## Request
List each line holding the string "origin".

## The records
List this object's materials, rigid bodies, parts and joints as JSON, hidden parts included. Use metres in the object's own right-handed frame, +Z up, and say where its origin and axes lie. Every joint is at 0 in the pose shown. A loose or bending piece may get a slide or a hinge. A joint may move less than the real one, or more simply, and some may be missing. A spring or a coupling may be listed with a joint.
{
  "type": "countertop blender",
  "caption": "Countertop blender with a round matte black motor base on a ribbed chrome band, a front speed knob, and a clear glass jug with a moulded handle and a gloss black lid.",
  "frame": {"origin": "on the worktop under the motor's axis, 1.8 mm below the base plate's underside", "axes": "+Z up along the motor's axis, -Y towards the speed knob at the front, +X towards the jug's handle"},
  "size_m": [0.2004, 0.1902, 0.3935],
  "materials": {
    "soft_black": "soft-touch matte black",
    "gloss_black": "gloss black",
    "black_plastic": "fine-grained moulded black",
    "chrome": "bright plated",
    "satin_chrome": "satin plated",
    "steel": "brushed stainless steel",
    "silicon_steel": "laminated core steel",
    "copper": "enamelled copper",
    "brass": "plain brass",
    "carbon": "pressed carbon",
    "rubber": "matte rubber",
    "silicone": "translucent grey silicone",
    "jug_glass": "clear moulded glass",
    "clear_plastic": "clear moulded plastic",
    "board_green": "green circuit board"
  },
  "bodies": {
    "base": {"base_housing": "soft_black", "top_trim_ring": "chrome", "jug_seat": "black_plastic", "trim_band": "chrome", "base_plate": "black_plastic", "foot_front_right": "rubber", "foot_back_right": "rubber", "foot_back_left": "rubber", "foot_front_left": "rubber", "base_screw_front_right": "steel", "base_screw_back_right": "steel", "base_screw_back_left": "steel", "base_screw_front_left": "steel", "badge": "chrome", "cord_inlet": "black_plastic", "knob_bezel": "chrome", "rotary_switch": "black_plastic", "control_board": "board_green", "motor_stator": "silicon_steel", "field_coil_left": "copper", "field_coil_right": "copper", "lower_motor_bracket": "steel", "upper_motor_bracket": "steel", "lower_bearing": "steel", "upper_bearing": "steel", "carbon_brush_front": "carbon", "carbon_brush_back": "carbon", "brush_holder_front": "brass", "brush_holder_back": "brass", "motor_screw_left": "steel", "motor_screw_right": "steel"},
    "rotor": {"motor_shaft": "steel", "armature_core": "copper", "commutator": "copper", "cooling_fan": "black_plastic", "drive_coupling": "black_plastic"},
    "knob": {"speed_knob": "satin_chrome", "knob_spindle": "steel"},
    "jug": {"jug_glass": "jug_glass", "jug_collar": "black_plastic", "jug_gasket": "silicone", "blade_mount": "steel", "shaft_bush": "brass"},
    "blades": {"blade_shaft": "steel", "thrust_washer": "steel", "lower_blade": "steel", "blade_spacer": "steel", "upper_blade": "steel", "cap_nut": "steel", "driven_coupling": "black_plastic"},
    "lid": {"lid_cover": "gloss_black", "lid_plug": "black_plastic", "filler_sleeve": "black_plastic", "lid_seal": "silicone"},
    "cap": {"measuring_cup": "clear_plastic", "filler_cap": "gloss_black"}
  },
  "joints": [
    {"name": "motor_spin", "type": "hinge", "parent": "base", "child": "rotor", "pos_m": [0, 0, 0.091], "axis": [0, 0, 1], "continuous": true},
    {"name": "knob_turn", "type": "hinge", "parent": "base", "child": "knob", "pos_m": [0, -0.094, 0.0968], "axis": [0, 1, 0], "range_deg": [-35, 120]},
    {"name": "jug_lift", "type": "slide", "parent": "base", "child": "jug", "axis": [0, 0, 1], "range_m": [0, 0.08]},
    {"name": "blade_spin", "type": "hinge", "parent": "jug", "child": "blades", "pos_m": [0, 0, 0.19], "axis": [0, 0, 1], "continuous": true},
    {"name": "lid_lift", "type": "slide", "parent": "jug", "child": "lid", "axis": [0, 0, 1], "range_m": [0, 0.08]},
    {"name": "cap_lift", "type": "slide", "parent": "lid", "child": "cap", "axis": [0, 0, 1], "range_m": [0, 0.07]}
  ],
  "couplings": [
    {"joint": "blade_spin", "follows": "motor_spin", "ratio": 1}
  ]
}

* * *

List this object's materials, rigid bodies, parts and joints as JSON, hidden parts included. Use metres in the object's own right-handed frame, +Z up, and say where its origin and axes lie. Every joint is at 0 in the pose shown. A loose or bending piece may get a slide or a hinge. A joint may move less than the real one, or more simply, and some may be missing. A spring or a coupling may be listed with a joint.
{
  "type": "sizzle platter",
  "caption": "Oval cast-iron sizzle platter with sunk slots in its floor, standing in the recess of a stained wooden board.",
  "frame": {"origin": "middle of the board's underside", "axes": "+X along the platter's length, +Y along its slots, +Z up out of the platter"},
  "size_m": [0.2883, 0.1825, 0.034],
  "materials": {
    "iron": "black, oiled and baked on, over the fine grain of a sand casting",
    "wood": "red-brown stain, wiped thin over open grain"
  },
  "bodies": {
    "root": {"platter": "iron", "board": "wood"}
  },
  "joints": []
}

## Exercise result
List this object's materials, rigid bodies, parts and joints as JSON, hidden parts included. Use metres in the object's own right-handed frame, +Z up, and say where its origin and axes lie. Every joint is at 0 in the pose shown. A loose or bending piece may get a slide or a hinge. A joint may move less than the real one, or more simply, and some may be missing. A spring or a coupling may be listed with a joint.
  "frame": {"origin": "on the worktop under the motor's axis, 1.8 mm below the base plate's underside", "axes": "+Z up along the motor's axis, -Y towards the speed knob at the front, +X towards the jug's handle"},
List this object's materials, rigid bodies, parts and joints as JSON, hidden parts included. Use metres in the object's own right-handed frame, +Z up, and say where its origin and axes lie. Every joint is at 0 in the pose shown. A loose or bending piece may get a slide or a hinge. A joint may move less than the real one, or more simply, and some may be missing. A spring or a coupling may be listed with a joint.
  "frame": {"origin": "middle of the board's underside", "axes": "+X along the platter's length, +Y along its slots, +Z up out of the platter"},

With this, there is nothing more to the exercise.